Abstract:
It was difficult to extract mineral features efficiently and quickly from large quantities of hyperspectral data obtained by airborne imaging hyperspectral spectrometers. An improved data-driven compressing method for mineral identification models was proposed in this paper, which pruned redundant neurons in neural networks to obtain efficient mineral identification models. Firstly, the average percentage of zeros driven by correctly identified samples in the validation set (
C-APoZ) of each neuron was calculated as a criterion of importance for the neuron, so as to explore the contribution of the neuron to the network for identifying samples correctly. Then, the redundant neurons were pruned by setting the importance threshold, and the pruned network was retrained to improve the identification accuracy while preserving the correct identification abilities of the original network.
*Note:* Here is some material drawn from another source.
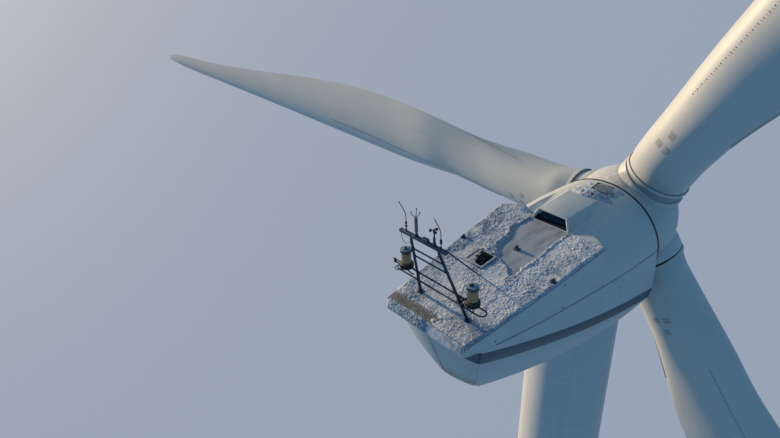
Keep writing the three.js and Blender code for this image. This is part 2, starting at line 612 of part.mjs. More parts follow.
const buildRods = (group) => {
  const above = (x, right, rear, height) => upright(at(x, BEAM_Y, SENSOR_Z), right, rear, height);
  [['left', -0.68, 0.59, -0.25, 0.83, [0.19, 0.29]],
    ['right', 0.59, 0.57, -0.21, 0.82, [0.21, 0.28]]].forEach(([name, x, bend, out, tip, knots]) => {
    const foot = above(x, 0, 0, SENSOR_FOOT);
    const points = [foot, above(x, 0, 0, bend - 0.06), above(x, -0.02, 0, bend), above(x, out, 0, tip)];
    const sleeves = knots.map((height) => bar(above(x, 0, 0, height - 0.02), above(x, 0, 0, height + 0.02), 0.026));
    addMesh(group, `lightning_rod_${name}`, join(sweep(points, ROD_RADIUS, 14), ...sleeves), 'steel');
  });
  const post = bar(above(PROBE_X, 0, 0, SENSOR_FOOT), above(PROBE_X, 0, 0, 0.6), 0.022);
  const head = bar(above(PROBE_X, 0, 0, 0.52), above(PROBE_X, 0, 0, 0.66), 0.042);
  const arms = [113, 233, 353].map((angle) => {
    const turn = deg(angle);
    const out = (radius, height) => above(PROBE_X, radius * Math.cos(turn), radius * Math.sin(turn), height);
    return sweep([out(0.02, 0.62), out(0.1, 0.64), out(0.15, 0.7), out(0.13, 0.8)], 0.011, 8);
  });
  addMesh(group, 'ultrasonic_sensor', join(post, head, ...arms), 'steel');
  const cupPost = bar(above(CUP_X, 0, 0, SENSOR_FOOT), above(CUP_X, 0, 0, CUP_HEIGHT - 0.09), 0.02);
  const pin = bar(above(CUP_X, 0, 0, CUP_HEIGHT - 0.12), above(CUP_X, 0, 0, CUP_HEIGHT + 0.02), 0.01);
  addMesh(group, 'cup_post', join(cupPost, pin), 'steel');
  const hub = cut(
    bar(above(CUP_X, 0, 0, CUP_HEIGHT - 0.055), above(CUP_X, 0, 0, CUP_HEIGHT + 0.05), 0.03),
    bar(above(CUP_X, 0, 0, CUP_HEIGHT - 0.1), above(CUP_X, 0, 0, CUP_HEIGHT + 0.03), 0.016));
  const cups = [0, 1, 2].map((i) => {
    const turn = deg(120 * i + 20);
    const out = (radius, along) => above(CUP_X,
      radius * Math.cos(turn) - along * Math.sin(turn),
      radius * Math.sin(turn) + along * Math.cos(turn), CUP_HEIGHT);
    const arm = bar(out(0.02, 0), out(0.1, 0), 0.008, 8);
    const cup = bar(out(0.11, -0.03), out(0.11, 0.035), 0.042, 12, 0.012);
    return join(arm, cup);
  });
  addMesh(group, 'cup_rotor', join(hub, ...cups), 'dark');
};

const buildLights = (group) => {
  SIDES.forEach(([name, side]) => {
    const lamp = at(side * LIGHT_X, LIGHT_Y, LIGHT_Z);
    const drum = (low, high, radius) => bar(
      upright(lamp, 0, 0, low), upright(lamp, 0, 0, high), radius, 32);
    addMesh(group, `light_${name}_base`, drum(-0.1, 0.09, 0.21), 'dark');
    addMesh(group, `light_${name}_lens`, drum(0.09 + FIT, 0.475, 0.145), 'lens');
    addMesh(group, `light_${name}_cap`, drum(0.475 + FIT, 0.59, 0.172), 'grey');
  });
};

// One blade, built along z with its leading edge on +x and the wind coming from -y
const ROOT_TWIST = 14.6;
const bladeSections = [
  // distance from the hub, chord, thickness share, twist in degrees, share of the chord ahead of the axis,
  // and how far the section lies behind the axis
  [ROOT_RING_TOP + 0.02, 2.27, 1.0, ROOT_TWIST, 0.5, 0.05],
  [2.8, 2.29, 1.0, ROOT_TWIST, 0.5, 0.22],
  [3.5, 2.3, 1.0, 14.0, 0.497, 0.25],
  [5.0, 2.46, 0.9, 12.4, 0.453, 0.23],
  [7.0, 2.89, 0.66, 11.2, 0.377, 0.215],
  [9.0, 3.33, 0.47, 11.3, 0.307, 0.21],
  [11.0, 3.76, 0.418, 10.1, 0.3, 0.22],
  [14.0, 4.07, 0.336, 6.8, 0.331, 0.15],
  [18.0, 3.98, 0.302, 3.4, 0.321, 0.11],
  [24.0, 3.5, 0.265, 1.0, 0.324, 0.125],
  [32.0, 2.66, 0.242, 0.0, 0.328, 0.2],
  [42.0, 1.81, 0.215, -0.4, 0.322, 0.32],
  [52.0, 1.32, 0.192, -0.6, 0.298, 0.3],
  [56.4, 0.79, 0.181, -0.7, 0.303, 0.2],
  [BLADE_TIP, 0.28, 0.17, -0.75, 0.35, 0.11],
];
const SECTION_POINTS = 28;

const bladeRing = ([z, chord, thickness, twist, ahead, behind = 0]) => {
  const round = smooth(thickness, 0.4, 1.0);
  const turn = deg(-(twist + REST_PITCH));
  return Array.from({ length: SECTION_POINTS }, (_, i) => {
    const angle = (i / SECTION_POINTS) * Math.PI * 2;
    const along = (1 - Math.cos(angle)) / 2;
    const foil = 5 * thickness * chord * (0.2969 * Math.sqrt(along) - 0.126 * along
      - 0.3516 * along ** 2 + 0.2843 * along ** 3 - 0.1016 * along ** 4);
    const camber = 0.03 * chord * Math.sin(Math.PI * along) * (1 - round);
    const x = chord * (ahead - along);
    const flat = Math.sign(Math.sin(angle)) * foil + camber;
    const y = mix(flat, Math.sin(angle) * chord * thickness / 2, round);
    return new THREE.Vector3(
      (x * Math.cos(turn) - y * Math.sin(turn)) * M,
      (x * Math.sin(turn) + y * Math.cos(turn) + behind) * M, z * M);
  });
};

const buildBlade = (group, name) => {
  const root = [
    [PITCH_PIN_RADIUS, COLLAR_FOOT + 0.05],
    [PITCH_PIN_RADIUS, SEAL_FOOT],
    [SEAL_RADIUS, SEAL_FOOT],
    [SEAL_RADIUS, ROOT_RING_FOOT],
    [ROOT_RADIUS, ROOT_RING_FOOT],
    [ROOT_RADIUS, ROOT_RING_TOP],
  ].map(([radius, z]) => bladeRing([z, 2 * radius, 1.0, ROOT_TWIST, 0.5]));
  addMesh(group, name, loft([...root, ...bladeSections.map(bladeRing)]), 'blade');
};

// The cup that a blade root turns in: a seat, and a thin lip whose end runs at a slope
const buildCollar = () => {
  const top = COLLAR_END + COLLAR_RADIUS * Math.tan(COLLAR_END_SLOPE) + 0.02;
  const cup = turned([
    [PITCH_BORE_RADIUS, COLLAR_FOOT], [COLLAR_RADIUS, COLLAR_FOOT], [COLLAR_RADIUS, COLLAR_SEAT],
    [COLLAR_MOUTH_RADIUS, top], [COLLAR_LIP_BORE, top], [COLLAR_LIP_BORE, COLLAR_SEAT],
    [PITCH_BORE_RADIUS, COLLAR_SEAT], [PITCH_BORE_RADIUS, COLLAR_FOOT],
  ], 60);
  const above = new THREE.BoxGeometry(4 * M, 4 * M, M).translate(0, 0, M / 2);
  above.rotateY(-COLLAR_END_SLOPE).translate(0, 0, COLLAR_END * M);
  return cut(cup, above);
};

const buildRotor = (group) => {
  const profile = [[0, -2.28], [0.45, -2.18], [0.85, -1.93], [1.2, -1.55], [1.47, -1.16], [1.69, -0.76],
    [1.86, -0.38], [1.97, 0], [1.98, 0.4], [1.94, 0.8], [1.89, 1.2], [1.86, SPINNER_BACK],
    [0, SPINNER_BACK]];
  const form = new THREE.LatheGeometry(
    profile.map(([radius, y]) => new THREE.Vector2(radius * M, y * M)), 60);
  const orient = (geometry, azimuth) => geometry.applyMatrix4(
    new THREE.Matrix4().makeRotationFromEuler(new THREE.Euler(CONE, azimuth - Math.PI / 2, 0, 'YXZ')));
  const azimuths = [0, 1, 2].map((i) => BLADE_AZIMUTH + i * Math.PI * 2 / 3);
  const bores = azimuths.map((azimuth) => orient(
    turned([[0, COLLAR_FOOT - FIT], [COLLAR_RADIUS + FIT, COLLAR_FOOT - FIT], [COLLAR_RADIUS + FIT, 4], [0, 4]]),
    azimuth));
  addMesh(group, 'spinner', cut(form, ...bores), 'shell');
  azimuths.forEach((azimuth, i) => {
    addMesh(group, `hub_collar_${i + 1}`, orient(buildCollar(), azimuth), 'shell');
    const holder = new THREE.Group();
    holder.rotation.set(CONE, azimuth - Math.PI / 2, 0, 'YXZ');
    buildBlade(holder, `blade_${i + 1}`);
    group.add(holder);
  });
  addMesh(group, 'main_shaft', bar(at(0, SPINNER_BACK + FIT, 0), at(0, SHAFT_END, 0), SHAFT_RADIUS, 48), 'steel');
};

const turbine = new THREE.Group();
buildTower(turbine);
buildFrame(machine);
buildSides(machine);
buildFloor(machine);
buildRoof(machine);
buildRearWall(machine);
buildCowl(machine);
buildFrontWall(machine);
buildHatches(machine);
buildLugs(machine);
buildMast(machine);
buildRods(machine);
buildLights(machine);
buildRotor(machine);
turbine.add(machine);

export default turbine;
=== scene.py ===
"""Finishes, snow and small fittings of a wind turbine nacelle with its hub, blades and tower top, 1:10."""
import logging
import math
from dataclasses import dataclass, field
from enum import Enum
from typing import Any, Callable, Iterable, Mapping, Sequence

import bpy
from mathutils import Matrix, Vector, noise


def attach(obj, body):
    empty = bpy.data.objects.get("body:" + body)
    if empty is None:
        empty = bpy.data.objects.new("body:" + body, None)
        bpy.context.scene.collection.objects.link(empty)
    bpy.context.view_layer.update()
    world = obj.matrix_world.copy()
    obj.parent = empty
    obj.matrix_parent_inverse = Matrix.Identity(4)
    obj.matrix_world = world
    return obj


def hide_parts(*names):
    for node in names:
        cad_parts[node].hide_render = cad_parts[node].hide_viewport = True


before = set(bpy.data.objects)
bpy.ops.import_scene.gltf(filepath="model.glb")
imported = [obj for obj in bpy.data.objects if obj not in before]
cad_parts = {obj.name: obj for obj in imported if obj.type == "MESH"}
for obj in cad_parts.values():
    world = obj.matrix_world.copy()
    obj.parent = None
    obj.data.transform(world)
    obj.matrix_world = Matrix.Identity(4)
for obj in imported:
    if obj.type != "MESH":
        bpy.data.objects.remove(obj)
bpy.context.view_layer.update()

log = logging.getLogger("nacelle")

Pair = tuple[float, float]
Triple = tuple[float, float, float]
Pairs = tuple[Pair, ...]
Triples = tuple[Triple, ...]
Colour = tuple[float, float, float, float]
Material = bpy.types.Material
Socket = bpy.types.NodeSocket

# Sizes below are metres of the full-size machine; the matrices bring them to the model's metres
SCALE = 0.1
TILT = math.radians(5.32)
CONE = math.radians(4.41)
FIRST_BLADE = math.radians(64.4)
REST_PITCH = 6.4
HUB = Vector((0.0, -0.3037, 1.8))
MACHINE = Matrix.Translation(HUB) @ Matrix.Rotation(-TILT, 4, "X") @ Matrix.Scale(SCALE, 4)
WORLD = Matrix.Scale(SCALE, 4)
# The noise of the snow starts from this number, so that every run gives the same lumps
SNOW_SEED = 7


def at(right: float, back: float, up: float) -> Vector:
    """Gives a point of the model from its place in the housing's own frame.

    Args:
        right: distance to the right of the middle, seen from behind.
        back: distance behind the hub along the shaft.
        up: height square to the roof, from the shaft.

    Returns:
        The point in the model's frame, in metres.
    """
    return MACHINE @ Vector((-right, back, up))


def upright(base: Triple, right: float, rear: float, height: float) -> Vector:
    """Moves from a point of the housing along the world's level and upright lines.

    Args:
        base: right, back and up of the starting point.
        right: level distance to the right.
        rear: level distance to the rear.
        height: distance straight up.

    Returns:
        The point in the model's frame, in metres.
    """
    return at(*base) + Vector((-right, rear, height)) * SCALE


def blade_frame(index: int) -> Matrix:
    """Gives the matrix of a blade's own frame, z along the blade and x towards its leading edge."""
    turn = FIRST_BLADE + index * math.tau / 3 - math.pi / 2
    return MACHINE @ Matrix.Rotation(turn, 4, "Y") @ Matrix.Rotation(CONE, 4, "X")


def linear(channel: int) -> float:
    """Turns one channel of 0 to 255 into linear light."""
    share = channel / 255
    return share / 12.92 if share <= 0.04045 else ((share + 0.055) / 1.055) ** 2.4


def srgb(red: int, green: int, blue: int) -> Colour:
    """Turns a colour of 0 to 255 a channel into linear light."""
    return linear(red), linear(green), linear(blue), 1.0


def smooth(value: float, low: float, high: float) -> float:
    """Rises smoothly from 0 at low to 1 at high."""
    share = min(1.0, max(0.0, (value - low) / (high - low)))
    return share * share * (3 - 2 * share)


def mix(first: float, second: float, share: float) -> float:
    """Goes straight from first to second as share goes from 0 to 1."""
    return first + (second - first) * share


def pairs(items: Sequence[Any]) -> Iterable[tuple[Any, Any]]:
    """Pairs each item of a closed loop with the next one."""
    return zip(items, [*items[1:], items[0]])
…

Finally, an efficient compressed model for mineral identification was obtained through multiple iterative pruning. In this paper, the improved data-driven compressing method was conducted on the mineral identification models based on multilayer perceptron (MLP) to promote their efficiency. The hyperspectral data of the Nevada mining area collected by Airborne Visible/Infrared Imaging Spectrometer (AVIRIS) were applied to evaluate the proposed method. The results show that the proposed method obtained an efficient model for mineral identification with the compression rate of 3.33 and the identification accuracy of 94.35%.